Wil je vroeger met pensioen? Dan zal je werkelijke pensioen lager zijn dan op je UPO staat. Want:

  • je mist dan een stukje opbouw van je pensioen. Als je bijvoorbeeld een jaar eerder met pensioen gaat, bouw je een jaar korter pensioen op. Dat is als vuistregel gauw 8% pensioen per jaar dat het pensioen eerder ingaat.
  • je pensioen wordt ‘actuarieel herrekend’. Dat betekent het volgende: bij het berekenen van je pensioen en de premie die daarvoor wordt betaald, gaat de verzekeraar of pensioenfonds uit van bepaalde uitgangspunten. Eén daarvan is dat de achterliggende waarde van je pensioen (de pot met geld die achter het jaarlijkse bedrag staat om jarenlang dit bedrag uit te kunnen keren) tot je pensioenrichtleeftijd rente kan opbrengen, waarna het pensioen in gaat. Als jij een jaar eerder met pensioen gaat, kan de achterliggende pot geld een jaar korter rente opbrengen. Er zou dus meer premie nodig zijn voor hetzelfde pensioen. Bovendien moet het pensioen een jaar langer aan je worden uitgekeerd. Omdat de uitgangspunten zijn veranderd, moet de hele boel omgerekend worden op de nieuwe uitgangspunten. Ook dat kost je als vuistregel gauw 8% pensioen per jaar dat het pensioen eerder ingaat.
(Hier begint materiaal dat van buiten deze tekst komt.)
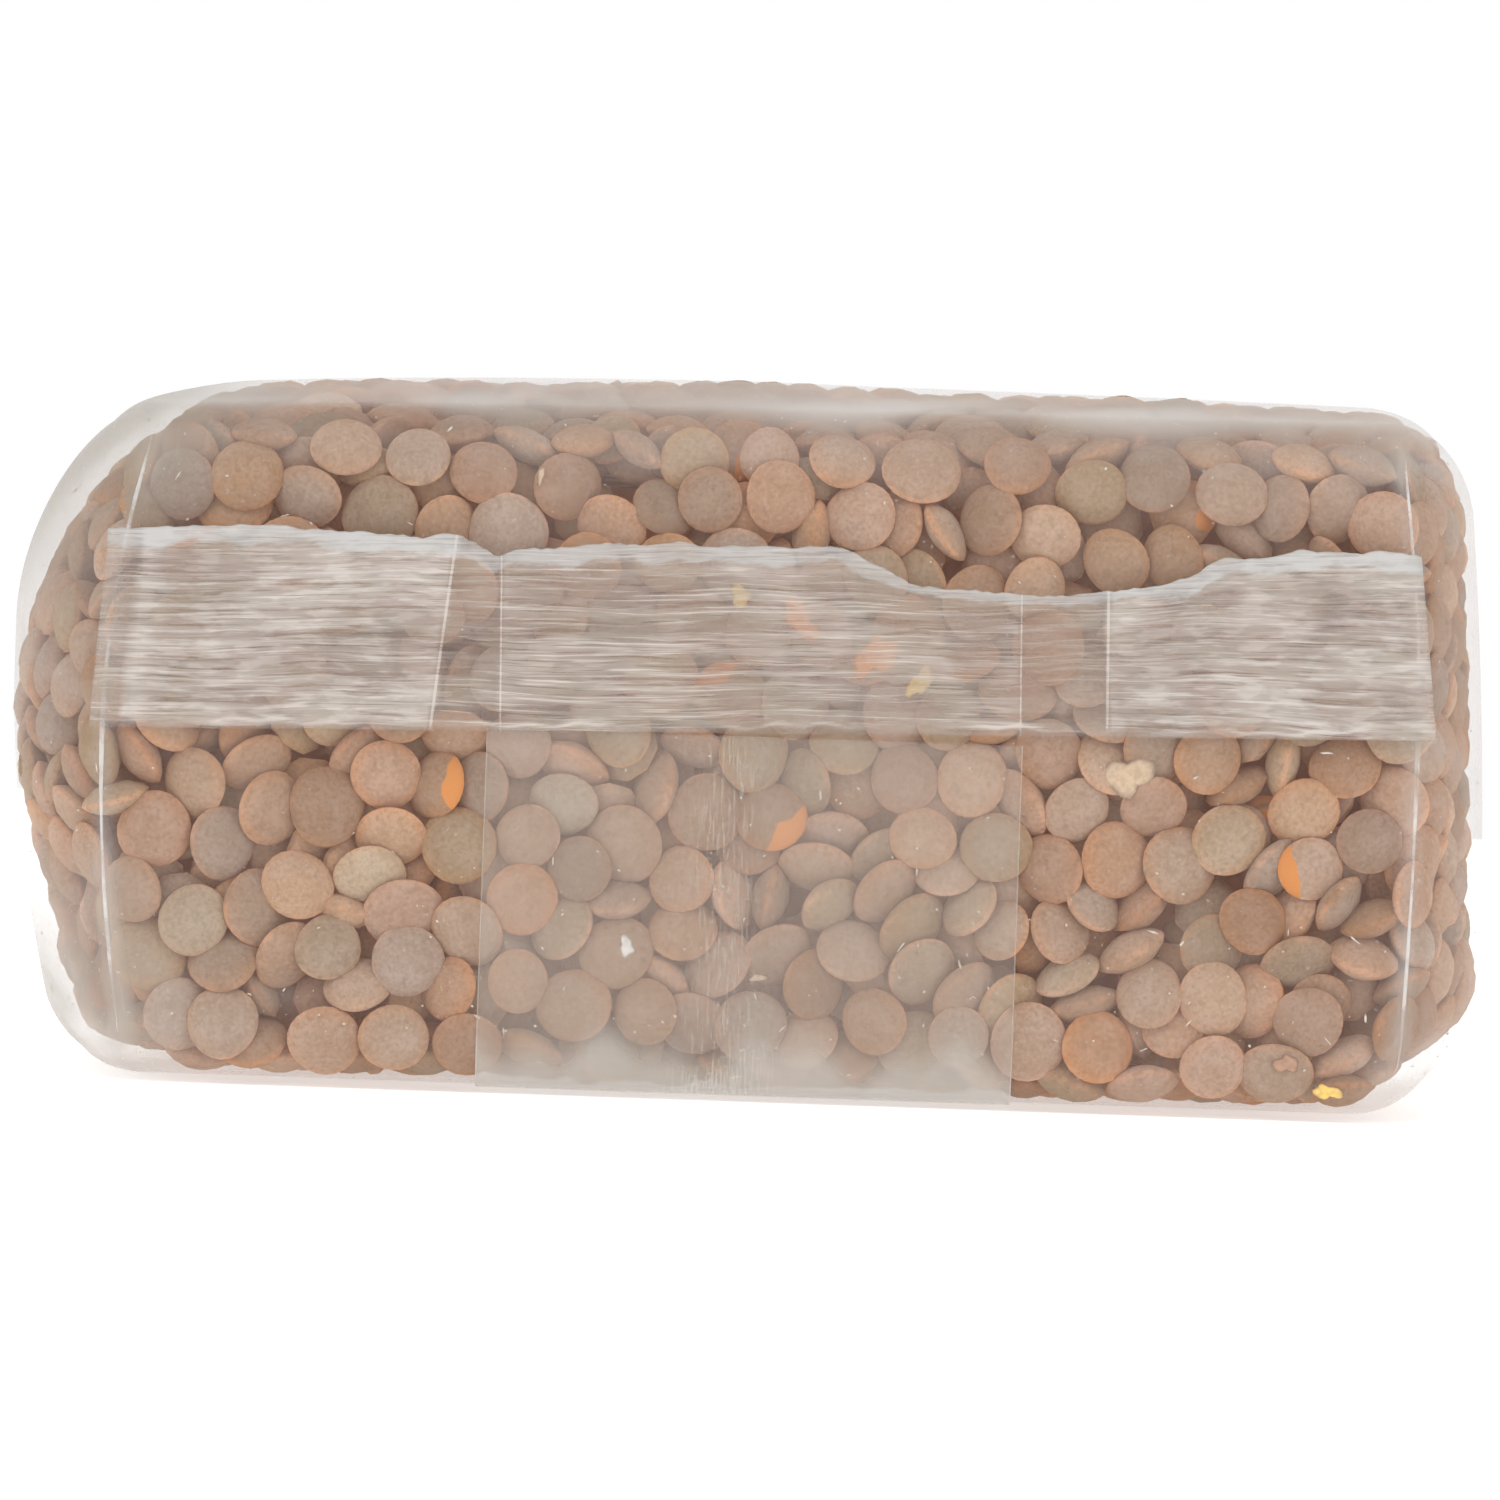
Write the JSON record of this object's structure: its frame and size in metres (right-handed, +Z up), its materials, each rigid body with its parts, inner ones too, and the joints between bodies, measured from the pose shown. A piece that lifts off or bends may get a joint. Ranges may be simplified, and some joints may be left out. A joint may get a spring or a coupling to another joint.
{
  "type": "bag of lentils",
  "caption": "Sealed clear film bag of small brown lentils, lying on its back panel, with a block end folded flat and a crimped seal fin.",
  "frame": {"origin": "centre of the underside, on the surface that the bag lies on", "axes": "+Z up from the back panel that it lies on; -Y out of the folded end that the picture shows; +Y along the bag's length; +X to the right as that end is seen"},
  "size_m": [0.1027, 0.1446, 0.0494],
  "materials": {
    "lentils": "dry, nearly matt seed coats in greyish to orange browns, seen through clear film",
    "film": "thin clear film, slightly milky where it stands off the filling or lies in several layers"
  },
  "bodies": {
    "root": {"bag": "lentils"}
  },
  "joints": []
}
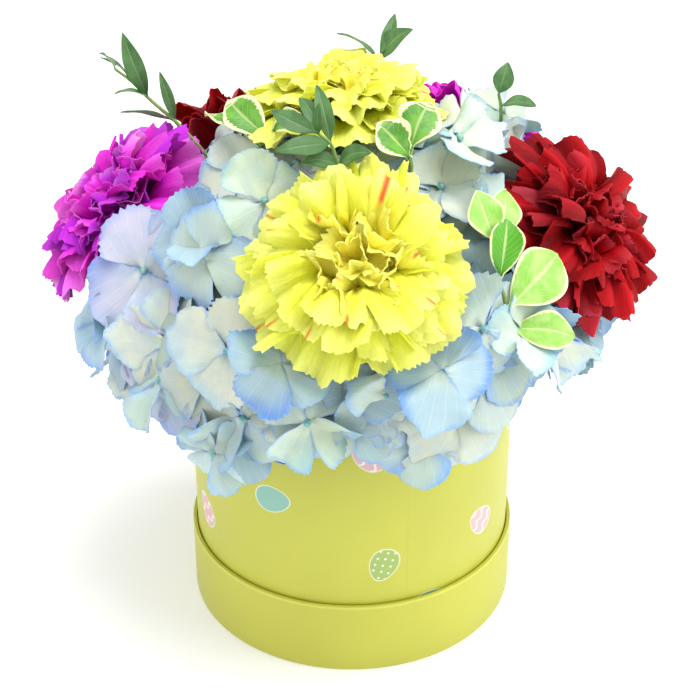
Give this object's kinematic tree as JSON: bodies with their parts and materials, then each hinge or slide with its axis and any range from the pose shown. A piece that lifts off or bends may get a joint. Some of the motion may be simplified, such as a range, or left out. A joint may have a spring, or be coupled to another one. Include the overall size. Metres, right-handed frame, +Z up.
{
  "type": "flower hat box",
  "caption": "Round paper flower hat box in its upturned lid, filled with a dome of pale blue hydrangea, ruffled carnations in three colours, eucalyptus and variegated pittosporum.",
  "frame": {"origin": "on the floor, under the middle of the box", "axes": "+Z up through the middle of the box, -Y towards the front of the arrangement"},
  "size_m": [0.2182, 0.1945, 0.2126],
  "materials": {
    "lid_paper": "smooth yellow paper over board",
    "box_paper": "smooth yellow paper over board, printed with small scattered eggs",
    "liner_film": "thin glossy plastic film",
    "foam": "wet green floral foam with fine pores",
    "hydrangea": "fresh thin sepals, white-green to pale blue, finely veined",
    "stem": "fresh green stem and calyx",
    "yellow_petal": "fresh lemon petals, golden at the centre",
    "purple_petal": "fresh magenta petals with pale highlights",
    "red_petal": "fresh deep red petals with a velvet sheen",
    "eucalyptus_leaf": "fresh matt green leaves on a thin twig",
    "pittosporum_leaf": "fresh glossy green leaves with a cream margin"
  },
  "bodies": {
    "root": {"lid_rim": "lid_paper", "lid_disc": "lid_paper", "box_wall": "box_paper", "box_disc": "box_paper", "liner": "liner_film", "foam": "foam", "hydrangea_front_left": "hydrangea", "hydrangea_front_right": "hydrangea", "hydrangea_back_right": "hydrangea", "hydrangea_back_left": "hydrangea", "hydrangea_front_left_stalk": "stem", "hydrangea_front_right_stalk": "stem", "hydrangea_back_right_stalk": "stem", "hydrangea_back_left_stalk": "stem", "yellow_front_petals": "yellow_petal", "yellow_front_stem": "stem", "yellow_top_petals": "yellow_petal", "yellow_top_stem": "stem", "purple_left_petals": "purple_petal", "purple_left_stem": "stem", "purple_back_petals": "purple_petal", "purple_back_stem": "stem", "red_right_petals": "red_petal", "red_right_stem": "stem", "red_back_petals": "red_petal", "red_back_stem": "stem", "eucalyptus_front": "eucalyptus_leaf", "eucalyptus_back_left": "eucalyptus_leaf", "eucalyptus_back_top": "eucalyptus_leaf", "eucalyptus_right": "eucalyptus_leaf", "pittosporum_left": "pittosporum_leaf", "pittosporum_right": "pittosporum_leaf", "pittosporum_side": "pittosporum_leaf", "pittosporum_rear": "pittosporum_leaf"}
  },
  "joints": []
}
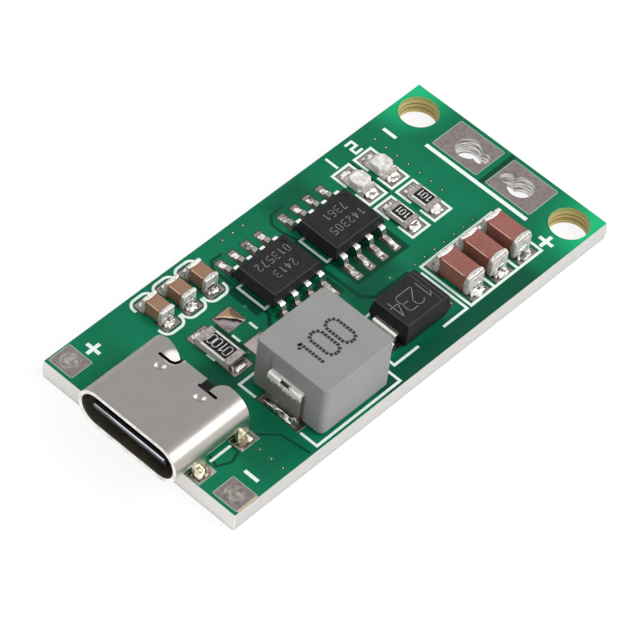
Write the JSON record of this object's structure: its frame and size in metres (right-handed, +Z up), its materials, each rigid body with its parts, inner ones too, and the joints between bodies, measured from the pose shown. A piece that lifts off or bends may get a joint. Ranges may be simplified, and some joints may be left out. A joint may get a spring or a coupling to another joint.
{
  "type": "lithium battery charger module",
  "caption": "Green circuit board that charges a lithium battery: Type-C power socket at one end, power parts along the middle, wire lands and mounting holes at the other end.",
  "frame": {"origin": "centre of the module's footprint on the board's underside", "axes": "+X from the socket end to the output end, +Y towards the long edge with the input capacitors, +Z up from the underside to the parts"},
  "size_m": [0.0386, 0.0176, 0.0062],
  "materials": {
    "laminate": "glass-cloth epoxy, snapped edge",
    "solder_mask": "green solder mask, satin gloss",
    "legend_ink": "white printed ink",
    "tinned_land": "tinned copper",
    "bare_wire_land": "tinned copper, dull",
    "socket_steel": "nickel-plated pressed steel, satin",
    "black_moulding": "moulded black polymer",
    "contact_metal": "gold-flashed contact metal",
    "chip_moulding": "moulded epoxy, fine matte",
    "lead_tin": "bright tin",
    "inductor_powder": "pressed iron powder, painted grey",
    "strap_metal": "bright tinned copper strap",
    "input_ceramic": "fired ceramic, tan",
    "output_ceramic": "fired ceramic, red-brown",
    "end_metal": "dipped and plated end metal",
    "white_ceramic": "white alumina",
    "black_coat": "dark glass coat",
    "lamp_lens": "milky cast resin",
    "solder": "reflowed solder"
  },
  "bodies": {
    "root": {"board_laminate": "laminate", "capacitor_solder": "solder", "charge_controller_body": "chip_moulding", "charge_controller_leads": "lead_tin", "chip_solder": "solder", "component_lands": "tinned_land", "diode_anode_lead": "lead_tin", "diode_body": "chip_moulding", "diode_cathode_lead": "lead_tin", "diode_solder": "solder", "inductor_core": "inductor_powder", "inductor_solder": "solder", "inductor_strap_output_side": "strap_metal", "inductor_strap_socket_side": "strap_metal", "input_capacitor_1_caps": "end_metal", "input_capacitor_1_ceramic": "input_ceramic", "input_capacitor_2_caps": "end_metal", "input_capacitor_2_ceramic": "input_ceramic", "input_capacitor_3_caps": "end_metal", "input_capacitor_3_ceramic": "input_ceramic", "input_hole_solder": "solder", "input_land_negative": "bare_wire_land", "input_land_positive": "bare_wire_land", "lamp_1_base": "white_ceramic", "lamp_1_ends": "end_metal", "lamp_1_lens": "lamp_lens", "lamp_2_base": "white_ceramic", "lamp_2_ends": "end_metal", "lamp_2_lens": "lamp_lens", "lamp_resistor_1_coat": "black_coat", "lamp_resistor_1_ends": "end_metal", "lamp_resistor_1_slab": "white_ceramic", "lamp_resistor_2_coat": "black_coat", "lamp_resistor_2_ends": "end_metal", "lamp_resistor_2_slab": "white_ceramic", "legend_print": "legend_ink", "output_capacitor_1_caps": "end_metal", "output_capacitor_1_ceramic": "output_ceramic", "output_capacitor_2_caps": "end_metal", "output_capacitor_2_ceramic": "output_ceramic", "output_capacitor_3_caps": "end_metal", "output_capacitor_3_ceramic": "output_ceramic", "output_land_negative": "bare_wire_land", "output_land_positive": "bare_wire_land", "power_switch_body": "chip_moulding", "power_switch_leads": "lead_tin", "resistor_and_lamp_solder": "solder", "sense_resistor_coat": "black_coat", "sense_resistor_ends": "end_metal", "sense_resistor_slab": "white_ceramic", "socket_contacts_lower": "contact_metal", "socket_contacts_upper": "contact_metal", "socket_insulator": "black_moulding", "socket_jacket": "socket_steel", "socket_mid_plate": "socket_steel", "socket_tab_solder": "solder", "solder_mask_bottom": "solder_mask", "solder_mask_top": "solder_mask", "spare_land_solder": "solder", "via_barrels": "tinned_land"}
  },
  "joints": []
}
Vervroegen kost je als vuistregel dus 2 x 8% = 16% van je pensioen per jaar dat je eerder met pensioen gaat. Bij je verzekeraar of pensioenfonds kan je opvragen wat het nieuwe bedrag wordt als je eerder met pensioen wilt gaan. Vaak zitten er bij je pensioenreglement handige tabellen waarmee je het heel simpel zelf kunt uitrekenen. zo heb je alvast een goede indicatie. Ze zijn ook vaak te vinden op de internetsite van het pensioenfonds of de verzekeraar.

Stel je je pensioen uit? Dan geldt precies het omgekeerde.

 

De verschillen tussen deze termen:

  • Fiscale pensioenleeftijd: De pensioenleeftijd waar de fiscus van uit gaat in pensioenregelingen vanaf 1 januari 2018. Die leeftijd is 68 jaar. Ook in het Pensioenakkoord 2019 blijft dit 68 jaar. Daar horen bepaalde maximale opbouwpercentages per jaar bij. Méér mag je niet opbouwen per jaar, minder wel.
  • Pensioenrichtleeftijd: de leeftijd die in het pensioenreglement van je werkgever staat om met pensioen te gaan. Bijvoorbeeld 65, 67 of 68 jaar. In veel pensioenreglementen staat dat je je pensioen mag vervroegen of uitstellen.
  • Pensioenleeftijd: de leeftijd waarop jij feitelijk met pensioen gaat en je ouderdomspensioen laat ingaan.
  • AOW-leeftijd is de leeftijd waarop je AOW-uitkering ingaat. Die was ooit 65 voor iedereen, maar schuift in stappen omhoog naar 67 jaar in 2024. Vanaf 2024 hangt de AOW-leeftijd af van de levensverwachting. Voor ieder jaar dat we gemiddeld ouder worden, moeten we acht maanden langer doorwerken. In 2028 is de AOW-leeftijd 67 jaar en 3 maanden.
    Voor meer informatie, zie de website van de Sociale Verzekeringsbank die de AOW uitvoert.

 

De samenhang tussen deze termen:

De fiscus stelt de bovengrenzen vast (fiscale pensioenleeftijd).

Je pensioenreglement (pensioenrichtleeftijd) valt binnen deze grenzen.

Jij bepaalt uiteindelijk zelf wanneer je met pensioen gaat (pensioenleeftijd). Ga je eerder of later met pensioen? Dan is het bedrag lager of hoger dan op je UPO. Je kunt je pensioen bijvoorbeeld naadloos laten aansluiten op de ingangsdatum van je AOW. Je moet uiterlijk met pensioen vijf jaar na je AOW-ingangsdatum.